- [Do this] Begin with the line that contains "divide(body, RELIEF_SPACING)", end with the line that contains "cad_parts[node].hide_render = cad_parts[node].hide_viewport", and extract exactly that stretch of lines.

- [Recorded information]
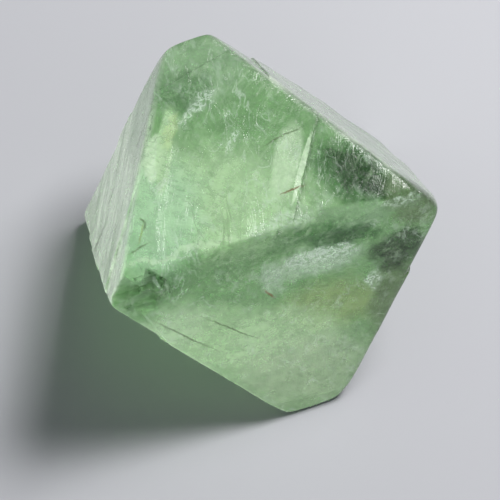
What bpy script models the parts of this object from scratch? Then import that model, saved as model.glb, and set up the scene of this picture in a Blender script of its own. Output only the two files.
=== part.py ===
"""A cleaved fluorite octahedron, about 36 mm across, lying on one of its eight cleavage faces.

It is one solid crystal. Every face is a cleavage plane, named here by where it faces while the
crystal lies at rest, and the wear on it is cut from those planes: blunt corners, worn ridges,
shallow cleavage ledges, one large shell-shaped chip on the front ridge and small chips round it.
"""

import math
import random

import bmesh
import bpy
from mathutils import Matrix, Vector, noise

MM = 0.001

# The cleavage faces: degrees round from +X, degrees of lean from straight up, and mm from the middle.
CLEAVAGE = {
    "top": (0, 0, 14.65),
    "rest": (0, 180, 10.8),
    "front": (-73.5, 65.6, 9.3),
    "left": (167.3, 72.6, 14.9),
    "back_right": (48.4, 71.3, 15.8),
    "under_back": (106.1, 105.4, 14.1),
    "under_right": (-12.5, 108.8, 14.25),
    "under_left": (-138.3, 111.6, 10.85),
}

# Corners knocked blunt: degrees round and of lean as above, and mm knocked off the point.
BLUNT_CORNERS = {
    "high_left": (134, 68, 0.65),
    "high_right": (86, 60, 0.3),
    "front_left": (-152, 60, 0.75),
    "front_left_low": (-146, 95, 0.25),
    "right_high": (12, 50, 0.7),
    "right": (2, 80, 0.75),
    "front_low": (-48, 116, 0.7),
    "front_low_left": (-110, 115, 0.3),
    "back_low": (62, 112, 0.5),
    "far_left": (168, 98, 0.35),
}

RIDGE_WEAR = 0.35 * MM
RELIEF_SPACING, HALVINGS = 2.3 * MM, 6
LEVEL_ANGLE = math.radians(0.5)
WAVE, WAVE_RISE = 6.5 * MM, 0.14 * MM

# The shell-shaped chip along the right half of the front ridge.
SHELL_CHORD, SHELL_DEPTH = 13.5 * MM, 0.9 * MM
SHELL_MIDDLE = Vector((8.1, -1.4, 14.65)) * MM
SHELL_FACING = (-73.5, 42)

# Chips broken out along the cleavage: their middle from the crystal's middle in mm, and their size in mm.
CHIPS = {
    "notch_outer": ((-12.0, -8.5, 13.5), 2.1),
    "notch_inner": ((-9.5, -7.7, 13.9), 1.9),
    "notch_low": ((-10.8, -8.8, 12.0), 1.8),
    "front_point": ((4.4, -14.9, -10.2), 0.8),
    "right_point": ((17.6, 0.9, 14.0), 1.1),
    "back_ridge": ((7.9, 9.4, 14.9), 0.9),
    "left_ridge": ((-9.3, 9.2, 14.9), 0.8),
}

# Ledges, each one layer split off part of a face: degrees that the split side lies round the face from
# its x direction, mm from the face's middle to the step, and the layer's mm of thickness.
LEDGES = (
    ("top", -15, 4.6, 0.25),
    ("top", 118, 14.6, 0.10),
    ("front", 196, 10.5, 0.30),
    ("front", 262, 13.4, 0.20),
    ("left", 238, 6.0, 0.25),
    ("left", 62, 9.0, 0.18),
    ("back_right", 264, 7.5, 0.25),
    ("back_right", 32, 11.0, 0.20),
    ("under_back", 84, 10.0, 0.26),
    ("under_back", 228, 9.0, 0.20),
    ("under_right", 78, 8.0, 0.24),
    ("under_right", -36, 9.5, 0.20),
    ("under_left", 101, 9.0, 0.25),
    ("under_left", 206, 9.0, 0.20),
)
BLOCK = 60 * MM

SMALL_CHIPS = 40
SMALL_CHIP_SIZES = (0.35, 0.8)
CHIP_SEED = 7


def facing(azimuth, lean):
    """The unit direction AZIMUTH degrees round from +X and LEAN degrees from straight up."""
    turned, leaned = math.radians(azimuth), math.radians(lean)
    flat = Vector((math.cos(turned), math.sin(turned), 0))
    return flat * math.sin(leaned) + Vector((0, 0, math.cos(leaned)))


def face_frame(azimuth, lean, distance):
    """A frame on a face, its middle level with the crystal's: x across the face, y up it, z out of it."""
    outward = facing(azimuth, lean)
    across = Vector((-math.sin(math.radians(azimuth)), math.cos(math.radians(azimuth)), 0))
    if lean == 0:
        across = Vector((1, 0, 0))
    axes = Matrix((across, outward.cross(across), outward)).transposed().to_4x4()
    return Matrix.Translation(outward * distance * MM) @ axes


def cleave(body, outward, distance):
    """Splits off what lies past one plane and closes the crystal with a flat face there."""
    everything = body.verts[:] + body.edges[:] + body.faces[:]
    split = bmesh.ops.bisect_plane(
        body, geom=everything, plane_co=outward * distance, plane_no=outward, clear_outer=True
    )
    rim = [item for item in split["geom_cut"] if isinstance(item, bmesh.types.BMEdge)]
    if rim:
        bmesh.ops.holes_fill(body, edges=rim)


def cleaved_body():
    """The block with its eight cleavage faces and blunt corners, before any wear."""
    body = bmesh.new()
    bmesh.ops.create_cube(body, size=BLOCK)
    for azimuth, lean, distance in CLEAVAGE.values():
        cleave(body, facing(azimuth, lean), distance * MM)
    for azimuth, lean, lost in BLUNT_CORNERS.values():
        outward = facing(azimuth, lean)
        point = max(outward.dot(vertex.co) for vertex in body.verts)
        cleave(body, outward, point - lost * MM)
    return body


def wear_ridges(body):
    """Rounds every edge of the body a little, as handling does."""
    bmesh.ops.bevel(
        body, geom=body.edges[:], offset=RIDGE_WEAR, segments=2, profile=0.5, affect="EDGES", clamp_overlap=True
    )
    bmesh.ops.remove_doubles(body, verts=body.verts[:], dist=0.02 * MM)


def divide(body, spacing):
    """Parts the faces into triangles with sides of about SPACING, by halving long edges a few times over."""
    bmesh.ops.dissolve_degenerate(body, edges=body.edges[:], dist=0.02 * MM)
    bmesh.ops.triangulate(body, faces=body.faces[:])
    for _ in range(HALVINGS):
        long_edges = [edge for edge in body.edges if edge.calc_length() > 1.5 * spacing]
        bmesh.ops.subdivide_edges(body, edges=long_edges, cuts=1)
        bmesh.ops.triangulate(body, faces=body.faces[:])
        level = [edge for edge in body.edges if edge.calc_face_angle(0) < LEVEL_ANGLE]
        bmesh.ops.beautify_fill(body, faces=body.faces[:], edges=level)


def add_relief(body, floor):
    """Lifts and sinks the surface in low waves towards and away from the middle, but not the resting face."""
    for vertex in body.verts:
        if vertex.co.z < floor + 0.5 * RIDGE_WEAR:
            continue
        vertex.co += vertex.co.normalized() * noise.noise(vertex.co / WAVE) * WAVE_RISE


def new_object(name, shape, collection):
    """Turns a bmesh into an object of the named collection."""
    mesh = bpy.data.meshes.new(name)
    shape.to_mesh(mesh)
    shape.free()
    made = bpy.data.objects.new(name, mesh)
    collection.objects.link(made)
    return made


def new_cutter(name, shape, place, cutters):
    """Puts a shape that is cut away at PLACE, drawn as wire and never rendered."""
    shape.transform(place)
    cutter = new_object(name, shape, cutters)
    cutter.hide_render = True
    cutter.display_type = "WIRE"


def ledge_cutter(name, face, turn, reach, layer, cutters):
    """A block that takes one thin layer off a face, past a straight step at REACH from its middle."""
    block = bmesh.new()
    bmesh.ops.create_cube(block, size=BLOCK)
    block.transform(Matrix.Translation((BLOCK / 2, 0, BLOCK / 2)))
    step = Matrix.Rotation(math.radians(turn), 4, "Z") @ Matrix.Translation((reach * MM, 0, -layer * MM))
    new_cutter(name, block, face_frame(*CLEAVAGE[face]) @ step, cutters)


def shell_cutter(cutters):
    """The large ball that leaves the shell-shaped hollow along the front ridge."""
    radius = SHELL_CHORD**2 / (8 * SHELL_DEPTH) + SHELL_DEPTH / 2
    ball = bmesh.new()
    bmesh.ops.create_icosphere(ball, subdivisions=5, radius=radius)
    middle = SHELL_MIDDLE + facing(*SHELL_FACING) * (radius - SHELL_DEPTH)
    new_cutter("shell_chip", ball, Matrix.Translation(middle), cutters)


def chip_cutter(name, middle, size, pick, cutters):
    """A small block with the crystal's own cleavage faces, each at its own distance from its middle."""
    chip = bmesh.new()
    bmesh.ops.create_cube(chip, size=6 * size)
    for azimuth, lean, _ in CLEAVAGE.values():
        cleave(chip, facing(azimuth, lean), size * pick.uniform(0.6, 1.0))
    new_cutter(name, chip, Matrix.Translation(middle), cutters)


def chip_cutters(ridges, cutters):
    """The named chips, and small ones at random places along the ridges."""
    pick = random.Random(CHIP_SEED)
    for name, (middle, size) in CHIPS.items():
        chip_cutter(name, Vector(middle) * MM, size * MM, pick, cutters)
    lengths = [(end - start).length for start, end in ridges]
    for number in range(SMALL_CHIPS):
        start, end = pick.choices(ridges, weights=lengths)[0]
        size = pick.uniform(*SMALL_CHIP_SIZES) * MM
        middle = start.lerp(end, pick.uniform(0.08, 0.92))
        middle += middle.normalized() * pick.uniform(0.3, 0.6) * size
        chip_cutter(f"small_chip_{number:02d}", middle, size, pick, cutters)


def carve(body, cutters, collection):
    """Cuts every object of CUTTERS away from the body and gives back what is left."""
    block = new_object("block", body, collection)
    cut = block.modifiers.new("cut", "BOOLEAN")
    cut.operation, cut.solver = "DIFFERENCE", "EXACT"
    cut.operand_type, cut.collection = "COLLECTION", cutters
    carved = bmesh.new()
    carved.from_object(block, bpy.context.evaluated_depsgraph_get())
    bpy.data.objects.remove(block)
    return carved


def fluorite():
    """Clear pale green mineral with a slightly frosted skin."""
    material = bpy.data.materials.new("fluorite")
    material.use_nodes = True
    shader = material.node_tree.nodes["Principled BSDF"]
    shader.inputs["Base Color"].default_value = (0.42, 0.62, 0.38, 1)
    shader.inputs["Roughness"].default_value = 0.22
    shader.inputs["Metallic"].default_value = 0
    shader.inputs["IOR"].default_value = 1.434
    material.diffuse_color = (0.42, 0.62, 0.38, 1)
    return material


def standing_shift(body):
    """The move that centres the body's box on the origin, with its lowest point at height 0."""
    places = [vertex.co for vertex in body.verts]
    low = [min(place[axis] for place in places) for axis in range(3)]
    high = [max(place[axis] for place in places) for axis in range(3)]
    return Vector((-(low[0] + high[0]) / 2, -(low[1] + high[1]) / 2, -low[2]))


def new_collection(name, parent):
    """A collection linked under PARENT."""
    collection = bpy.data.collections.new(name)
    parent.children.link(collection)
    return collection


def build():
    """Builds the crystal, with the cutters of its ledges and chips kept beside it."""
    for leftover in list(bpy.data.objects):
        bpy.data.objects.remove(leftover)
    scene = bpy.context.scene.collection
    part = new_collection("fluorite octahedron", scene)
    ledges, chips = new_collection("ledge cutters", scene), new_collection("chip cutters", scene)
    ledges.hide_render = chips.hide_render = True

    body = cleaved_body()
    floor = min(vertex.co.z for vertex in body.verts)
    ridges = [tuple(vertex.co.copy() for vertex in edge.verts) for edge in body.edges]
    ridges = [ends for ends in ridges if max(end.z for end in ends) > floor + 1 * MM]
    wear_ridges(body)
    for number, ledge in enumerate(LEDGES):
        ledge_cutter(f"ledge_{number:02d}", *ledge, ledges)
    body = carve(body, ledges, part)

    divide(body, RELIEF_SPACING)
    add_relief(body, floor)
    shell_cutter(chips)
    chip_cutters(ridges, chips)
    body = carve(body, chips, part)

    shift = standing_shift(body)
    crystal = new_object("fluorite_octahedron", body, part)
    crystal.data.materials.append(fluorite())
    for made in (crystal, *ledges.objects, *chips.objects):
        made.location = shift


build()
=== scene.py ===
"""The look of a cleaved fluorite octahedron, about 36 mm across, lying on one of its cleavage faces."""

import itertools
import math
import random

import bmesh
import bpy
import numpy as np
from mathutils import Matrix


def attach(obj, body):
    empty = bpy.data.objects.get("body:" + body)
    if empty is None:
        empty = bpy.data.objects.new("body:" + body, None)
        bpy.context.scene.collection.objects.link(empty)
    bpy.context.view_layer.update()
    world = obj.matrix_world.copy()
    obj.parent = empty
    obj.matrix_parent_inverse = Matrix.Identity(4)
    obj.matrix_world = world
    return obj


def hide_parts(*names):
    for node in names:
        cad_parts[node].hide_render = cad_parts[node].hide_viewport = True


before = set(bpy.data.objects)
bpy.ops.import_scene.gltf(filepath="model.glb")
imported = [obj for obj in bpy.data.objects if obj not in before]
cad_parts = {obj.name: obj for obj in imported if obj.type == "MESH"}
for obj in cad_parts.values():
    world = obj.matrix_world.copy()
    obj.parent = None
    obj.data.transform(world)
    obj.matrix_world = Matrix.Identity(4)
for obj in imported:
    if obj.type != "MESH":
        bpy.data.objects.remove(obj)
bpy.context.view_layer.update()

# ---------------------------------------------------------------------------------------------------
# The crystal. One piece of pale green fluorite, cleaved along eight flat planes, with its corners
# knocked blunt, its ridges worn, thin layers split off its faces and chips broken out of its ridges.
# Its surface is how far it reaches from its middle in each direction, in mm.

MM = 0.001
MIDDLE = np.array((-0.806, -1.867, 10.8))

# Degrees round from +X, degrees of lean from straight up, and mm from the middle.
CLEAVAGE = {
    "top": (0, 0, 14.65),
    "rest": (0, 180, 10.8),
    "front": (-73.5, 65.6, 9.3),
    "left": (167.3, 72.6, 14.9),
    "back_right": (48.4, 71.3, 15.8),
    "under_back": (106.1, 105.4, 14.1),
    "under_right": (-12.5, 108.8, 14.25),
    "under_left": (-138.3, 111.6, 10.85),
}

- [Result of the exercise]
    divide(body, RELIEF_SPACING)
    add_relief(body, floor)
    shell_cutter(chips)
    chip_cutters(ridges, chips)
    body = carve(body, chips, part)

    shift = standing_shift(body)
    crystal = new_object("fluorite_octahedron", body, part)
    crystal.data.materials.append(fluorite())
    for made in (crystal, *ledges.objects, *chips.objects):
        made.location = shift


build()
=== scene.py ===
"""The look of a cleaved fluorite octahedron, about 36 mm across, lying on one of its cleavage faces."""

import itertools
import math
import random

import bmesh
import bpy
import numpy as np
from mathutils import Matrix


def attach(obj, body):
    empty = bpy.data.objects.get("body:" + body)
    if empty is None:
        empty = bpy.data.objects.new("body:" + body, None)
        bpy.context.scene.collection.objects.link(empty)
    bpy.context.view_layer.update()
    world = obj.matrix_world.copy()
    obj.parent = empty
    obj.matrix_parent_inverse = Matrix.Identity(4)
    obj.matrix_world = world
    return obj


def hide_parts(*names):
    for node in names:
        cad_parts[node].hide_render = cad_parts[node].hide_viewport = True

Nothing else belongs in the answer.